Rüdiger Rossig | Journalist | Novinar

Symbolpolitik für de Maizière​

Rüdiger Rossig über die "Schließung" der Grenze zu Österreich​

Nein, am Sonntagabend wurden weder die Grenzen zu Österreich geschlossen noch Kontrollen aus Vor-Schengen-Zeiten wieder eingeführt. Der Zugverkehr zu einem Nachbarland wurde unterbrochen, Bundespolizei kontrollierte an ausgewählten Autobahnübergängen einzelne Fahrzeuge – und in Zügen, die über andere deutsche Grenzen einfuhren, wie anno dazumal Pässe und Personalausweise.​

Viel mehr war auch nicht drin. An der österreichischen Grenze gibt es seit 1995 keine Kontrollen mehr. Der Zustand der verbliebenen Zöllnerhäuschen und Lkw-Rampen erlaubt es nicht, sie mir nichts, dir nichts wieder in Betrieb zu nehmen. Hinzu kommt das Personalproblem: Der deutsche Grenzschutz wurde in den vergangenen 20 Jahren massiv abgerüstet.

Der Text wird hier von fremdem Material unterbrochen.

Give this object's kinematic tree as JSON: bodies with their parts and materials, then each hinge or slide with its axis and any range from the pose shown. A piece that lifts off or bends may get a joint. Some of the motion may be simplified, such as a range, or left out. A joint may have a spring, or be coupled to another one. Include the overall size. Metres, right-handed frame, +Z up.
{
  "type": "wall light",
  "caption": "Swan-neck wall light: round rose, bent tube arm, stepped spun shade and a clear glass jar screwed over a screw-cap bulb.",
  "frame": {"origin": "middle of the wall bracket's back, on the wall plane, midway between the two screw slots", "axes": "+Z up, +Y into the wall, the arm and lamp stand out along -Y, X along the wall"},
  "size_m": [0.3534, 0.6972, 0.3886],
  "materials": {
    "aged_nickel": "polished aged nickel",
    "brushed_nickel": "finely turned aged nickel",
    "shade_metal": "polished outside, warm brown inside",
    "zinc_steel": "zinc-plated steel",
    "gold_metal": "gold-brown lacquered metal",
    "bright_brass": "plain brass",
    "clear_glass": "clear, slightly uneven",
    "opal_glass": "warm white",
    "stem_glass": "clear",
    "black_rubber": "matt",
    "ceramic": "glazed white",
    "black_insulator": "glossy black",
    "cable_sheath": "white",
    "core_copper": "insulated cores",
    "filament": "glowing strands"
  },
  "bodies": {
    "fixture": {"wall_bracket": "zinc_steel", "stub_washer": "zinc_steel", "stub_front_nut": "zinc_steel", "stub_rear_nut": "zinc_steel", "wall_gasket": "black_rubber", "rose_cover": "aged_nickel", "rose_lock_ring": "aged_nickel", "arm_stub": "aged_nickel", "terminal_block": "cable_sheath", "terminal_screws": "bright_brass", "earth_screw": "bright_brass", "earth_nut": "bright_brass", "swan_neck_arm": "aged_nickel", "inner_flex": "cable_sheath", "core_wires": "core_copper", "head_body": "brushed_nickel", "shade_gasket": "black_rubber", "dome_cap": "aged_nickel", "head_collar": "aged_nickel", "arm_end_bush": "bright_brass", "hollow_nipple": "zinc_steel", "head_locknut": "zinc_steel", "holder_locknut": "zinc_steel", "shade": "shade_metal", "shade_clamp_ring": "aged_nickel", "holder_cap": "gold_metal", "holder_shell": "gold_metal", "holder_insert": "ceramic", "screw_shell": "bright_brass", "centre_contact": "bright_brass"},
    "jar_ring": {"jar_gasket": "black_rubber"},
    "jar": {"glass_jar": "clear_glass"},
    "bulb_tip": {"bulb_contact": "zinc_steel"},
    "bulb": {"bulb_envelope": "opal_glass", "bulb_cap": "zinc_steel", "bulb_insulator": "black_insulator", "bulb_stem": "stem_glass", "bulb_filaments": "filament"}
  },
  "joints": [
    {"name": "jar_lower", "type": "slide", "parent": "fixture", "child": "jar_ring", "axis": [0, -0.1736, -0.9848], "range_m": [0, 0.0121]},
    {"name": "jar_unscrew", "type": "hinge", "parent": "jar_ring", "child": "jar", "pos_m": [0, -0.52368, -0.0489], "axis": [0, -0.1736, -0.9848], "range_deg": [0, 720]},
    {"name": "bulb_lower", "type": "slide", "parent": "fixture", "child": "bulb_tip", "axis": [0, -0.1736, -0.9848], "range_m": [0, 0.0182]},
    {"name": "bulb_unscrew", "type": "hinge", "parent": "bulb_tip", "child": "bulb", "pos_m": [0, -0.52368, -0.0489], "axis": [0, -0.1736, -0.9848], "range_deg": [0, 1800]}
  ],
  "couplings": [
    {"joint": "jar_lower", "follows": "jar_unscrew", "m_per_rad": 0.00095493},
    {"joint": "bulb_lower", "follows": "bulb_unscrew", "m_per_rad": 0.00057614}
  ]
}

Woher sollen nun die Beamten kommen die es braucht, um eine knapp 800 Kilometer lange Grenze zu überwachen?​

Das zu ändern kostet einige Zeit – und viel Geld. 2011 als die rechtspopulistische „Volkspartei“ die Grenzen Dänemark wieder schließen wollte, kam heraus, dass der Spaß 30 Millionen Euro gekostet hätte – ohne Fahrzeuge, Technik, Grenzstationen usw.​

Die „Grenzschließung“ von Montag auf Dienstag war einerseits Symbolpolitik an die Adresse derjenigen, die „besorgt“ sind über die Massen von Menschen, die derzeit zu uns flüchten; andererseits war die Aktion eine Verzweiflungstat von Bundesinnenminister Thomas de Maizière, der die seit Monaten absehbare Ankunft großer Mengen von Flüchtlingen verschlafen hat. Für de Maizière war die Nacht von Sonntag auf Montag insofern eine gute – ebenso wie für Schmuggler und andere illegale Grenzgänger an den übrigen deutschen Grenzen, an denen die Bundespolizisten nicht gleichzeitig Dienst tun konnten. Für die Flüchtlingskrise dagegen war die Aktion weitgehend irrelevant, es sei denn, man möchte beklagen, wie viel Gutes sich mit dem Geld hätte tun lassen: zum Beispiel für die Flüchtlinge, genau.